Ayrıca yanaklarını ve alnını dağlayarak birer işaret kondurdular
ve yüzlerini de boyadılar. Bu cezanın sebebi de şu:
Bir Türk kadını evlenirken kendisine babasının
verdiği (ve kocasının kendi ihtiyaçları için harcamak hakkına sahip olmadığı) paranın bir bölümünü kocasına belli bir süre için borç vermiş. Bu süre bitince, kadın
parasını geri istemiş. Ama adam bu parayı bir süre önce iade ettiğini ileri sürmüş. Olay
bir davaya dönüşmüş ve kadıya başvuruImuş.

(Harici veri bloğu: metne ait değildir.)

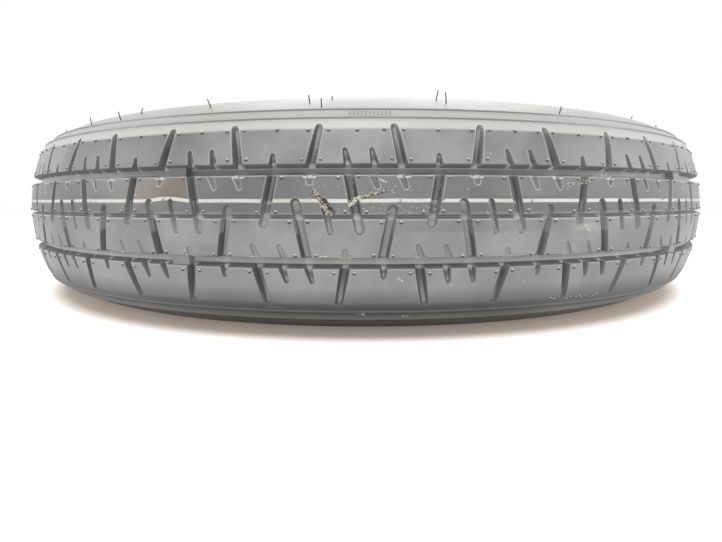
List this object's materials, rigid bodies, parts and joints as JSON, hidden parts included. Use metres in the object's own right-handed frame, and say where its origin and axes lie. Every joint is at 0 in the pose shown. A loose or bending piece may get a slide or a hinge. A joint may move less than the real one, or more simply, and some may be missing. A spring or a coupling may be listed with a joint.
{
  "type": "spare wheel",
  "caption": "Narrow temporary spare wheel for a car: a ribbed and grooved rubber tyre on a welded steel rim and disc, with a snap-in valve, its sprung pin and its cap.",
  "frame": {"origin": "the wheel's centre, on its axis and midway between the rim's flanges", "axes": "+Z along the wheel's axis, out of its outer face, so the wheel lies on its inner sidewall; +X towards the valve"},
  "size_m": [0.581, 0.581, 0.125],
  "materials": {
    "tyre_rubber": "matte, dusty",
    "black_paint": "satin",
    "weld": "satin",
    "valve_rubber": "matte",
    "brass": "satin",
    "cap_plastic": "matte",
    "red_seal": "matte",
    "spring_steel": "bright"
  },
  "bodies": {
    "wheel": {"tyre": "tyre_rubber", "rim": "black_paint", "wheel_disc": "black_paint", "disc_welds": "weld", "valve_body": "valve_rubber", "valve_stem": "brass", "core_plug": "brass", "core_barrel": "brass", "core_barrel_seal": "red_seal", "core_spring": "spring_steel"},
    "cap": {"valve_cap": "cap_plastic", "cap_seal": "valve_rubber"},
    "pin": {"core_pin": "brass", "core_cup": "brass", "core_cup_seal": "valve_rubber"}
  },
  "joints": [
    {"name": "cap_off", "type": "slide", "parent": "wheel", "child": "cap", "axis": [-0.5484, 0, 0.8362], "range_m": [0, 0.012]},
    {"name": "pin_press", "type": "slide", "parent": "wheel", "child": "pin", "axis": [0.5484, 0, -0.8362], "range_m": [0, 0.0015], "stiffness_N_per_m": 800, "springref_m": -0.002, "deforming": ["core_spring"]}
  ]
}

Adam kendini doğrulayacak dört tanık bulmuş. (Macaristan'da olduğu gibi, Türkiye' de de az bir para karşılığında konu hakkında hiçbir bilgileri olmadığı halde tanıklık yapacak dört, beş ya da altı kişi bulmak çok yaygın bir uygulamadır.) Kadı tanıklara dava konusunda bazı ayrıntıları sorunca (ki
bu çok ender rastlanan bir olaydır, çünkü
bazen kadılar da tanıklar gibi para karşılığında istenileni yaparlar), tanıkların yalan
söylediği ve adamın kansına borcunu ödemediği anlaşılmış. Bundan kısa süre
önce bir Yahudi, sattığı kumaşlara çok
yüksek fiyat koyduğu için, ceza olarak burnunun
alt kısmından bir bağ ipi geçirildi ve bir görevli bu ipten tutarak
onu kentin sokaklarında dolaştırdı. Bu cezanın kendisine
hangi nedenle verildiği anlaşılsın diye
adam kumaşı da elinde taşımak
zorundaydı. Herhangi bir kötü davranışla
ilgili dava görüleceği zaman, davalı ya da
suçlu kişi, Divan toplantısının
yapıldığı yerin yakınlarında
bulunan küçük bir odacığa götürülür ve orada itirafta bulununcaya kadar
kendisine işkence uygulanır veya tabanlarına birkaç yüz sopa vurulur [falakal.) Davalı suçunu itiraf eder etmez, iş fazla uzatılmadan, suçlu ya ipe çekilir, ya da çengele asılır. Bu yöntemle bazı kişiler, işkence sırasında
çektikleri acılara dayanamayıp, çoğu zaman işlemedikleri bir suçu üstlenirler. İşte davalar
burada böyle süratle yürütülüyor. Birisi hırsızlıkla ya da cinayetle suçlanırsa, ona gerçeği itiraf
etmesi için dokuz çeşit işkence uygulanıyor. Etle tırnak aralarına uzun, sivri çubuklar sokuyorlar, ağzını zorla açıp boğazından
aşağı su dolu ince temiz bir bez
indiriyorlar, daha doğrusu bu
beze su akıtarak gövdesinin içinde dolmasını
sağladıktan sonra bezi hızla dışarıya
çekiyorlar. Bu durumda çoğu kez zanlının boğazından kanlar gelir. Bazılarının da kollarını, bacaklarını çarka bağlayıp geriyorlar ve daha buna benzer pek çok işkenceler
yaparak tutukluyu itirafa zorluyorlar. Hemen arkasından
da hiç vakit kaybetmeden suçluyu ya darağacında sallandırıyorlar, ya kazığa oturtuyorlar
veya çengele asıyorlar, ya da ayağına taş
bağlayıp denize atıyorlar. Tutukluların pek çoğu işkence sırasında can verir. Eğer birisi suçsuz olarak tutuklanır ve işkencenin şiddetine dayanamayıp ölürse, alınyazısı böyleymiş diyerek işin içinden çıkarlar.